## Prompt
Could you write out the opening lines of the data, word for word, stopping after the line that contains "made.inputs[key].default_value = value"?

++++++

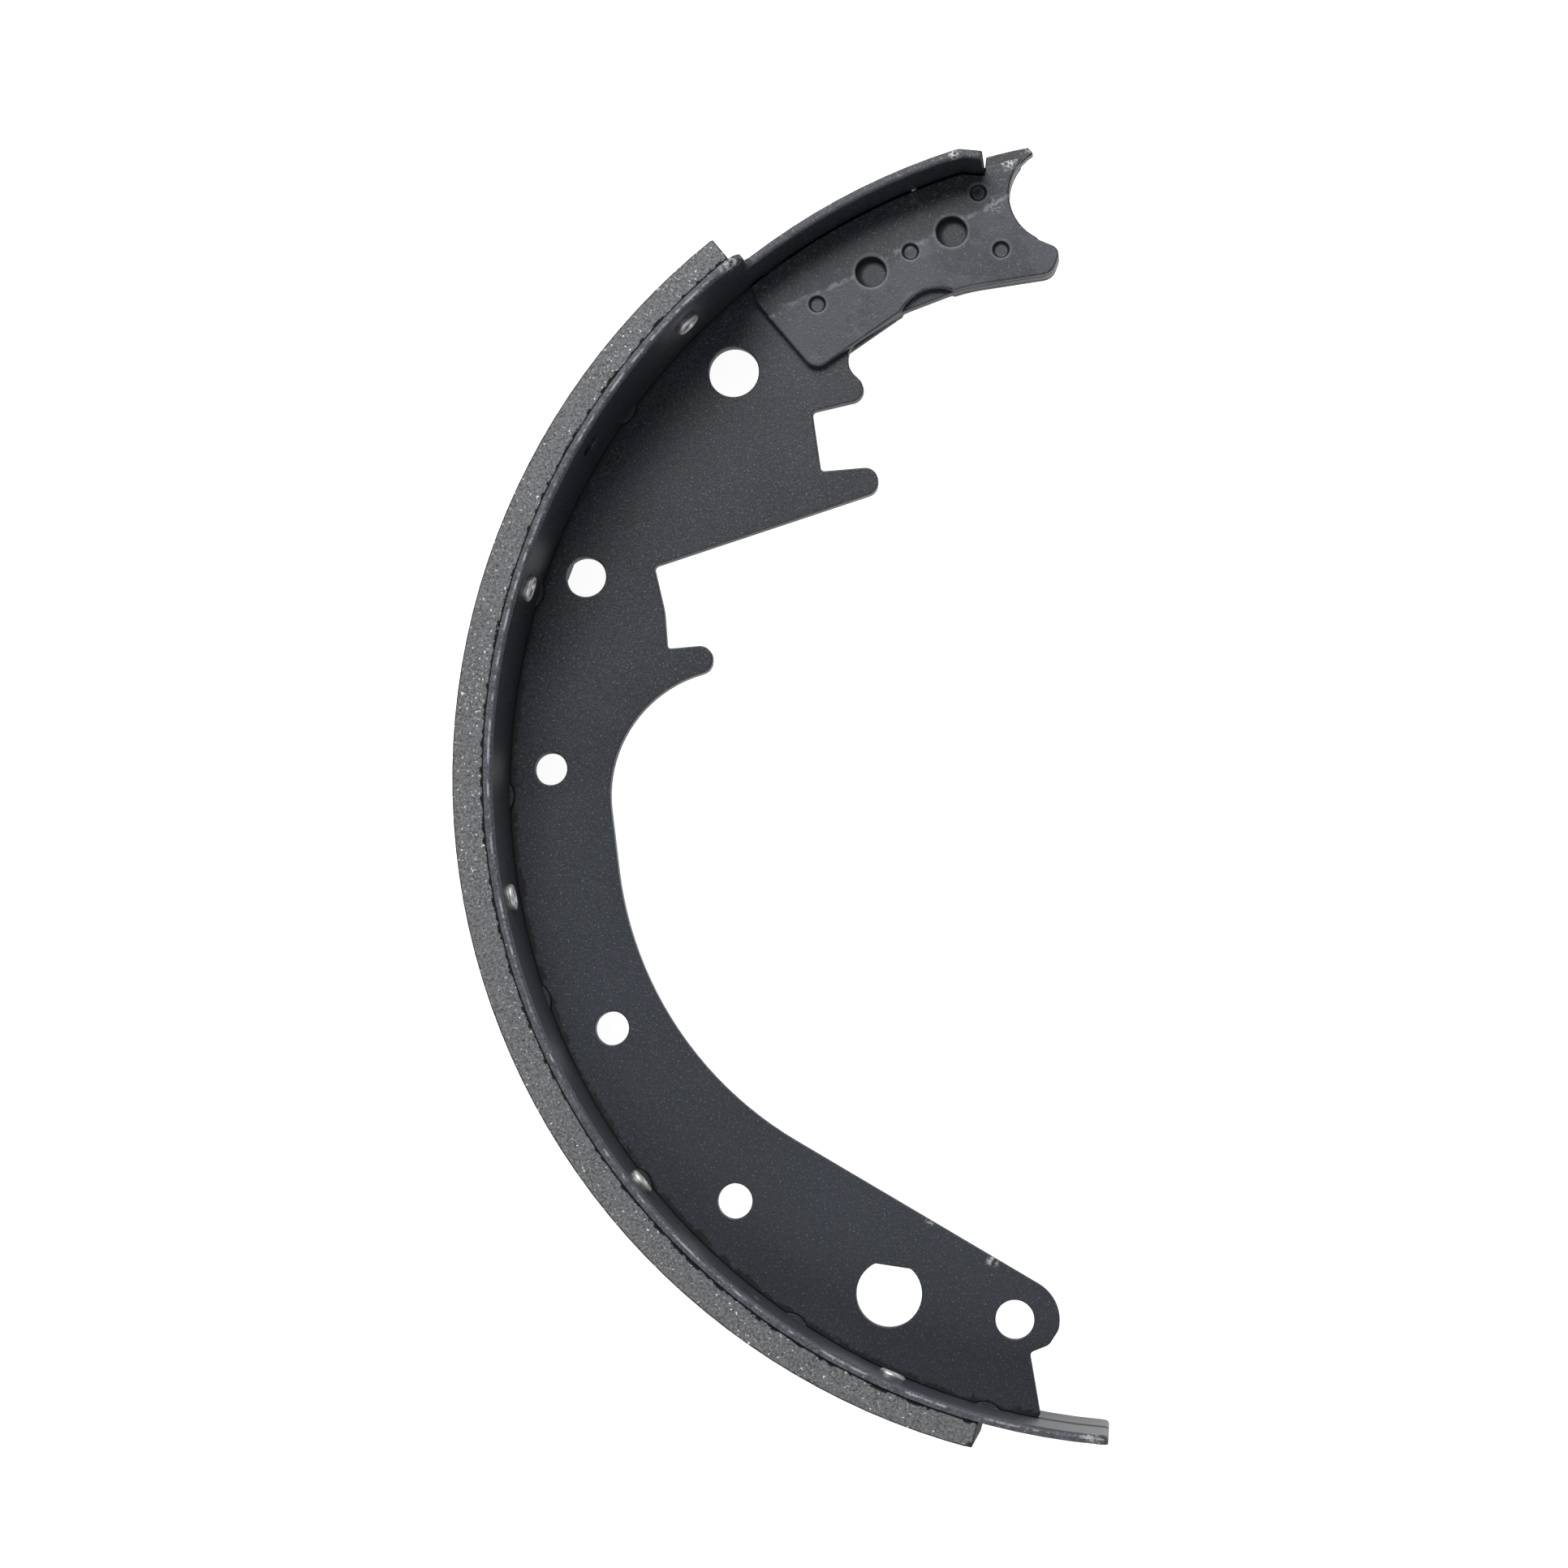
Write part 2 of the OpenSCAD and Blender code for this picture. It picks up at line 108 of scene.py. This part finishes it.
class Finish:
    """A material, and the ways in which its nodes are made."""

    def __init__(self, name):
        self.material = bpy.data.materials.new(name)
        self.material.use_nodes = True
        self.tree = self.material.node_tree
        self.shader = self.tree.nodes["Principled BSDF"]
        self.place = self.node("ShaderNodeTexCoord", output="Object")

    def node(self, kind, settings=None, values=None, output=0):
        made = self.tree.nodes.new(kind)
        for name, setting in (settings or {}).items():
            setattr(made, name, setting)
        self.fill(made, values or {})
        return Wire(self, made.outputs[output])

    def fill(self, made, values):
        for key, value in values.items():
            if isinstance(value, Wire):
                self.tree.links.new(value.socket, made.inputs[key])
            else:
                made.inputs[key].default_value = value

    def axes(self):
        """Place along X and Y from the drum's axis and along Z from the web's middle, in mm."""
        spot = self.node(
            "ShaderNodeVectorMath",
            {"operation": "SUBTRACT"},
            {0: self.place, 1: (ARC_X, ARC_Y, MID_Z)},
        )
        return [
            self.node("ShaderNodeSeparateXYZ", values={0: spot}, output=axis) * (1 / MM)
            for axis in "XYZ"
        ]

    def length(self, along, across):
        """Distance made by two distances at right angles."""
        square = along * along + across * across
        return square.math("SQRT", square)

    def noise(self, size, detail=2.0, roughness=0.5):
        """Cloudy noise whose lumps are about size mm across."""
        return self.node(
            "ShaderNodeTexNoise",
            values={
                "Vector": self.place,
                "Scale": 1 / (size * MM),
                "Detail": detail,
                "Roughness": roughness,
            },
        )

    def mix(self, factor, first, second):
        """Colour first where factor is 0 and second where it is 1."""
        return self.node(
            "ShaderNodeMix", {"data_type": "RGBA"}, {0: factor, 6: first, 7: second}, 2
        )

    def near(self, point, reach):
        """1 at a point, falling to 0 at a distance of reach mm."""
        distance = self.node(
            "ShaderNodeVectorMath",
            {"operation": "DISTANCE"},
            {0: self.place, 1: point},
            "Value",
        )
        return 1 - distance.between(0.2 * reach * MM, reach * MM)

    def bump(self, height, depth, strength=1.0):
        """Normal of a surface that rises by height, from 0 to 1, times depth mm."""
        return self.node(
            "ShaderNodeBump",
            values={"Strength": strength, "Distance": depth * MM, "Height": height},
            output="Normal",
        )

    def finish(self, **values):
        """Sets the shader's own inputs, whose names have underscores here for spaces."""
        self.fill(self.shader, {k.replace("_", " "): v for k, v in values.items()})
        return self.material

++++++

## Answer below
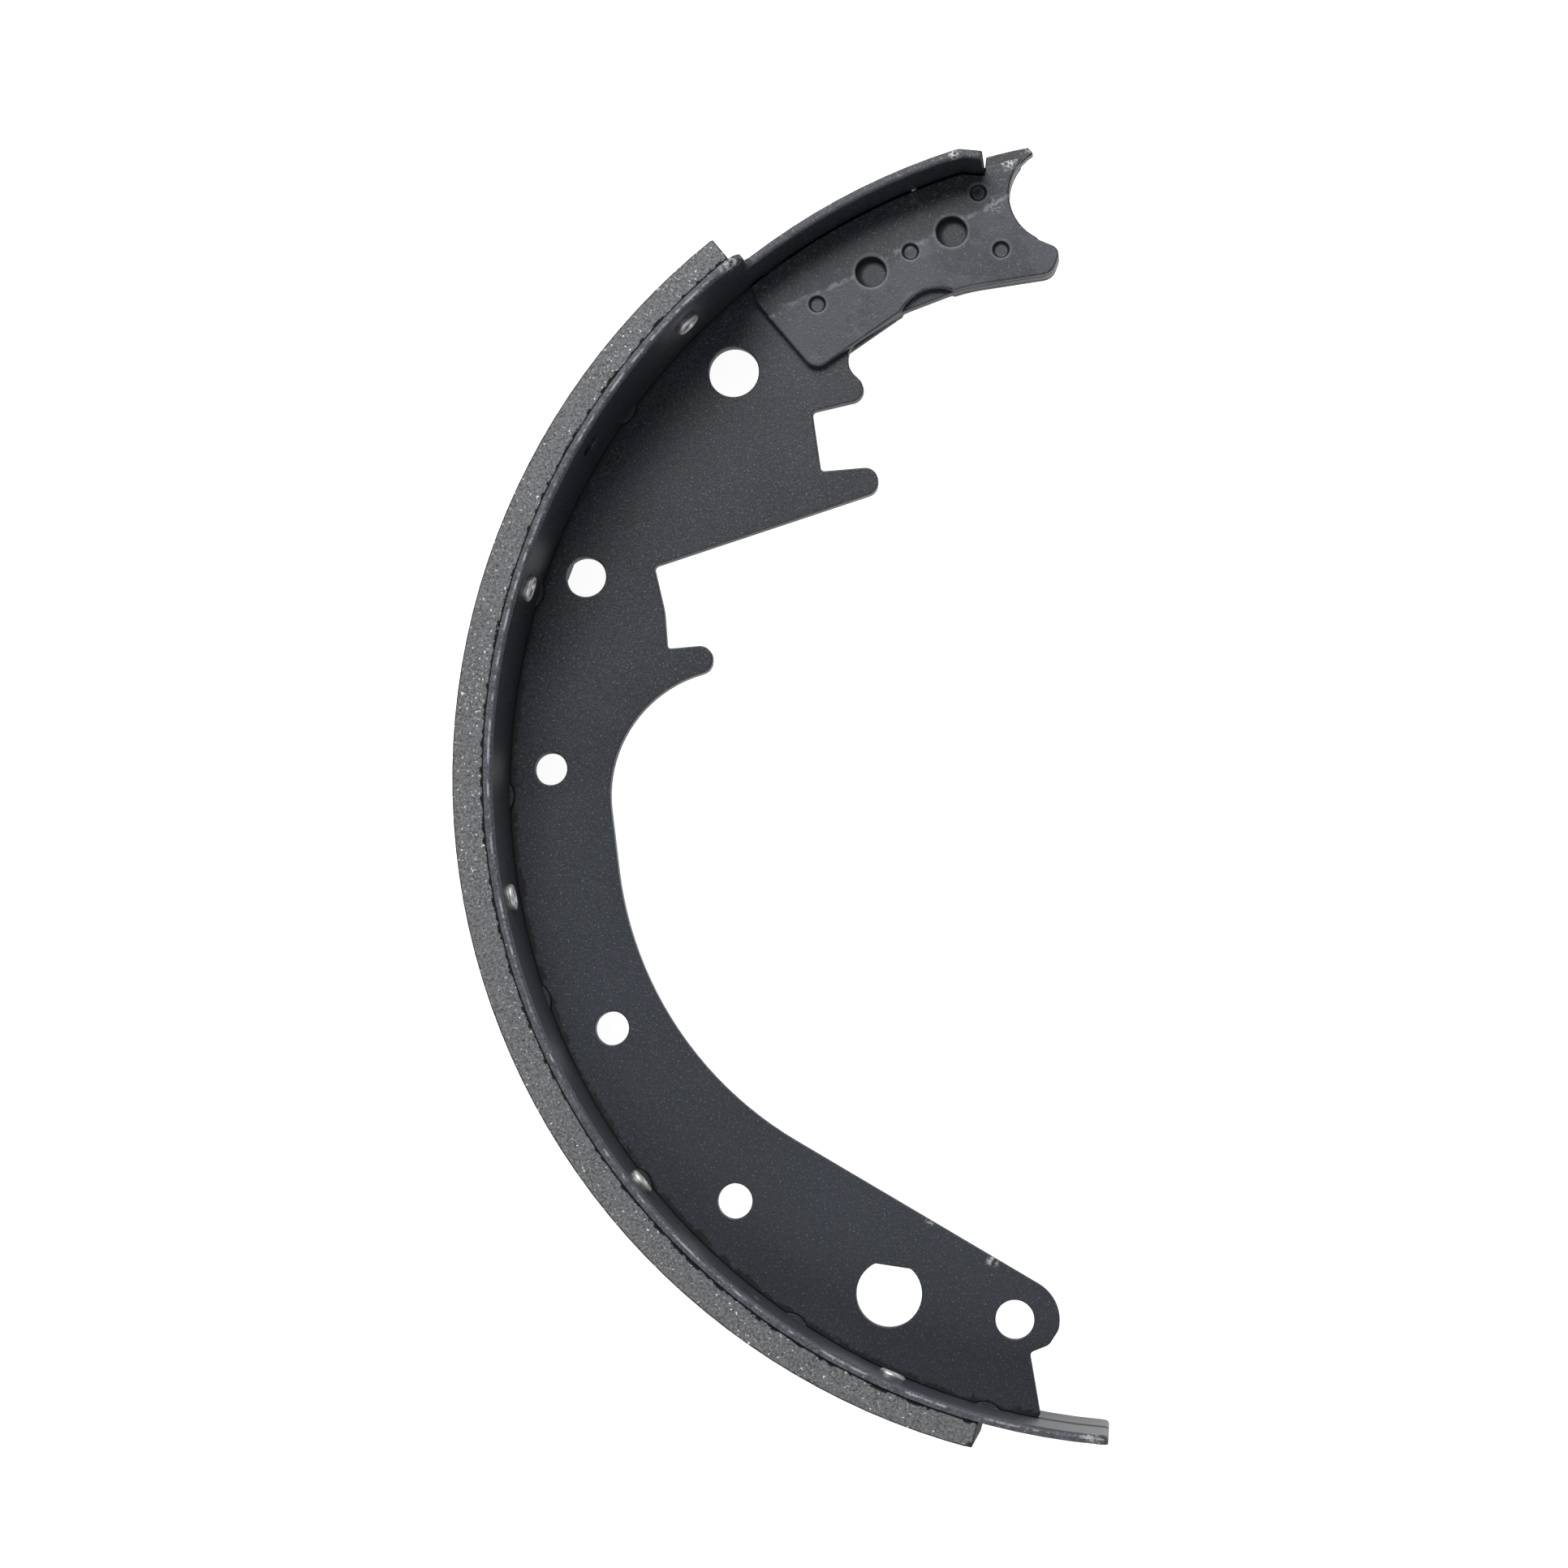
Write part 2 of the OpenSCAD and Blender code for this picture. It picks up at line 108 of scene.py. This part finishes it.
class Finish:
    """A material, and the ways in which its nodes are made."""

    def __init__(self, name):
        self.material = bpy.data.materials.new(name)
        self.material.use_nodes = True
        self.tree = self.material.node_tree
        self.shader = self.tree.nodes["Principled BSDF"]
        self.place = self.node("ShaderNodeTexCoord", output="Object")

    def node(self, kind, settings=None, values=None, output=0):
        made = self.tree.nodes.new(kind)
        for name, setting in (settings or {}).items():
            setattr(made, name, setting)
        self.fill(made, values or {})
        return Wire(self, made.outputs[output])

    def fill(self, made, values):
        for key, value in values.items():
            if isinstance(value, Wire):
                self.tree.links.new(value.socket, made.inputs[key])
            else:
                made.inputs[key].default_value = value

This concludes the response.